> [Dataset extract]:
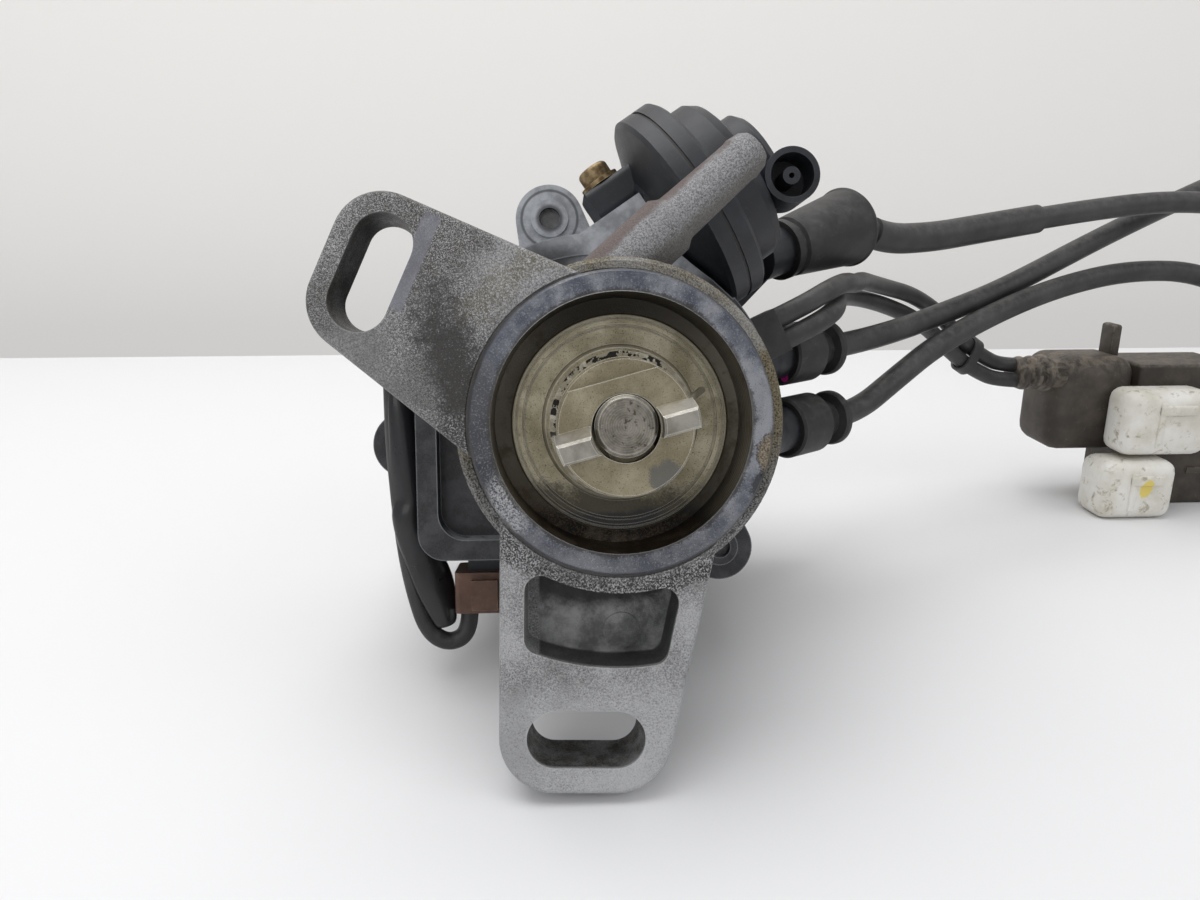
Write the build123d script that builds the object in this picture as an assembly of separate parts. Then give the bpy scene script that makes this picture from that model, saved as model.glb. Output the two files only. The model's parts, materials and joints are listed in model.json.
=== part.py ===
from build123d import *
import os
from math import atan2, cos, degrees, pi, radians, sin, tan

# An ignition distributor, seen from its drive end: X to the right, Y up, and Z along the shaft, out of the
# mouth. "Depth" is the distance behind the face of the mouth, so a depth of 10 is Z = -10. At the end
# everything is laid down as it rests on a bench, on the tip of its long lug and on the foot of its cap.
# All sizes are in millimetres.

# ---------------------------------------------------------------- fits and shared clearances
RUNNING_FIT = 0.05        # radial, shaft in its bearings
FREE_GAP = 0.4            # between pieces that move past each other

# ---------------------------------------------------------------- shaft and coupling
SHAFT_RADIUS = 5.5
SHAFT_END_DEPTH = -10.0
SHAFT_NOSE_RADIUS = 4.0   # carries the cam sleeve
HUB_RADIUS = 12.1
HUB_ROOT_RADIUS = 14.8
HUB_FRONT_DEPTH = -3.0
FLANGE_RADIUS = 20.6
FLANGE_FRONT_DEPTH = 6.0
FLANGE_THICKNESS = 2.6
FLANGE_GROOVE_RADII = (18.0, 19.4)
FLANGE_GROOVE_WIDTH = 0.5
FLANGE_GROOVE_DEPTH = 0.4
DOG_RING_RADIUS = 12.1
DOG_RING_HOLE_RADIUS = 6.05
DOG_RING_THICKNESS = 5.0
DOG_LIFT = 4.0            # how far a dog stands out of the ring
DOG_WIDTH = 3.5
DOG_INNER_RADIUS = 6.3
DOG_TURN = 15.0           # degrees above X
DOG_OFFSET = 1.35         # below the ring's centre
DOG_RAMP = 1.7            # the slope along a dog's upper side
RAMP_FOOT = 0.5
RING_STEP_HEIGHT = 8.8    # the chord above which the ring is cut lower
RING_STEP_DEPTH = 1.2
RING_REST_SHIFT = 0.45    # how low the floating ring rests on the hub's tongue
TONGUE_WIDTH = 8.0        # the hub's tongue, square to the dogs, which drives the dog ring
TONGUE_HEIGHT = 2.2
PIN_RADIUS = 2.0
PIN_DEPTH = 1.0
BAND_THICKNESS = 1.1
BAND_WIDTH = 5.0
BAND_START = 17.0         # degrees above X, where its bent tail is
BAND_GAP = 84.0           # degrees left open, below the tail
BAND_TAIL = 3.6
BAND_TAIL_TURN = 38.0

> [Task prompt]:
Extract all of the material exactly as it is written.

> [Answer to this exercise]:
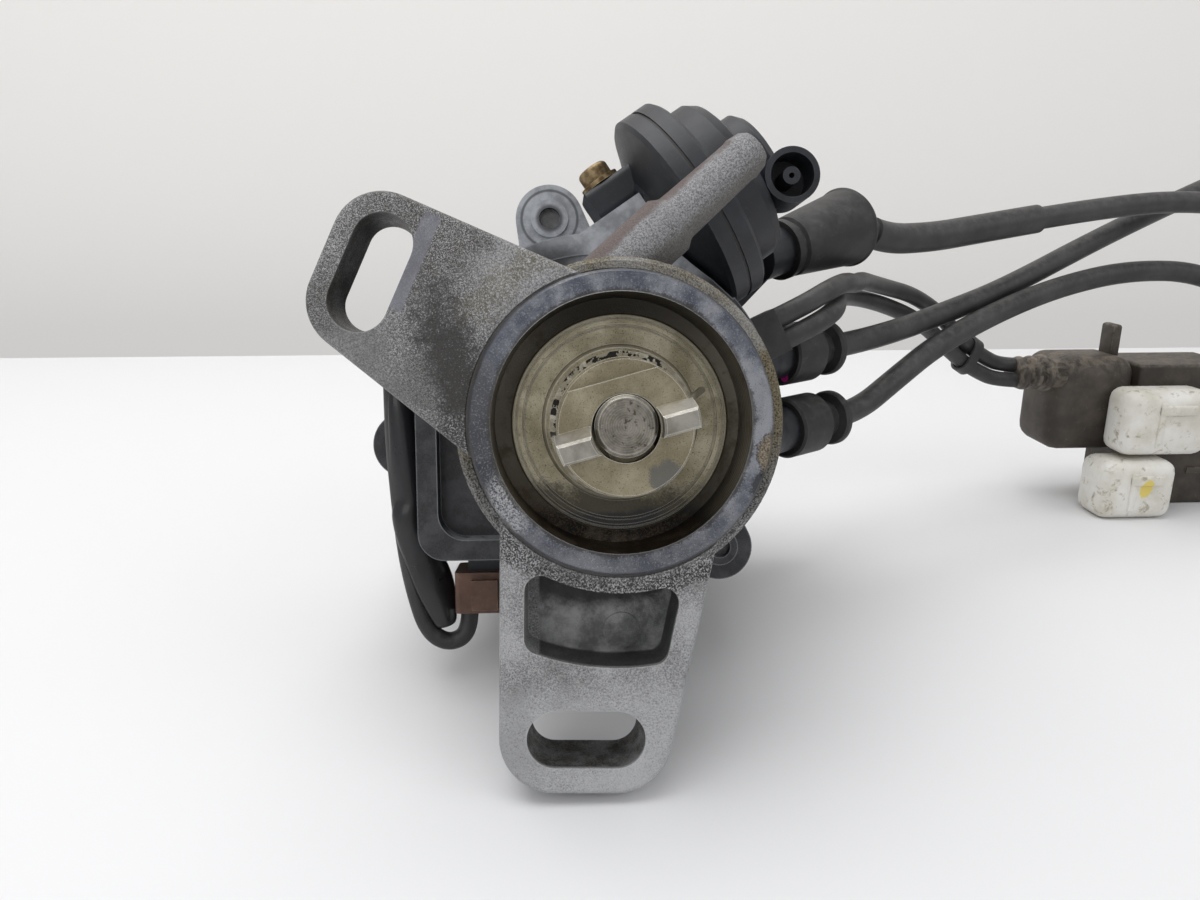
Write the build123d script that builds the object in this picture as an assembly of separate parts. Then give the bpy scene script that makes this picture from that model, saved as model.glb. Output the two files only. The model's parts, materials and joints are listed in model.json.
=== part.py ===
from build123d import *
import os
from math import atan2, cos, degrees, pi, radians, sin, tan

# An ignition distributor, seen from its drive end: X to the right, Y up, and Z along the shaft, out of the
# mouth. "Depth" is the distance behind the face of the mouth, so a depth of 10 is Z = -10. At the end
# everything is laid down as it rests on a bench, on the tip of its long lug and on the foot of its cap.
# All sizes are in millimetres.

# ---------------------------------------------------------------- fits and shared clearances
RUNNING_FIT = 0.05        # radial, shaft in its bearings
FREE_GAP = 0.4            # between pieces that move past each other

# ---------------------------------------------------------------- shaft and coupling
SHAFT_RADIUS = 5.5
SHAFT_END_DEPTH = -10.0
SHAFT_NOSE_RADIUS = 4.0   # carries the cam sleeve
HUB_RADIUS = 12.1
HUB_ROOT_RADIUS = 14.8
HUB_FRONT_DEPTH = -3.0
FLANGE_RADIUS = 20.6
FLANGE_FRONT_DEPTH = 6.0
FLANGE_THICKNESS = 2.6
FLANGE_GROOVE_RADII = (18.0, 19.4)
FLANGE_GROOVE_WIDTH = 0.5
FLANGE_GROOVE_DEPTH = 0.4
DOG_RING_RADIUS = 12.1
DOG_RING_HOLE_RADIUS = 6.05
DOG_RING_THICKNESS = 5.0
DOG_LIFT = 4.0            # how far a dog stands out of the ring
DOG_WIDTH = 3.5
DOG_INNER_RADIUS = 6.3
DOG_TURN = 15.0           # degrees above X
DOG_OFFSET = 1.35         # below the ring's centre
DOG_RAMP = 1.7            # the slope along a dog's upper side
RAMP_FOOT = 0.5
RING_STEP_HEIGHT = 8.8    # the chord above which the ring is cut lower
RING_STEP_DEPTH = 1.2
RING_REST_SHIFT = 0.45    # how low the floating ring rests on the hub's tongue
TONGUE_WIDTH = 8.0        # the hub's tongue, square to the dogs, which drives the dog ring
TONGUE_HEIGHT = 2.2
PIN_RADIUS = 2.0
PIN_DEPTH = 1.0
BAND_THICKNESS = 1.1
BAND_WIDTH = 5.0
BAND_START = 17.0         # degrees above X, where its bent tail is
BAND_GAP = 84.0           # degrees left open, below the tail
BAND_TAIL = 3.6
BAND_TAIL_TURN = 38.0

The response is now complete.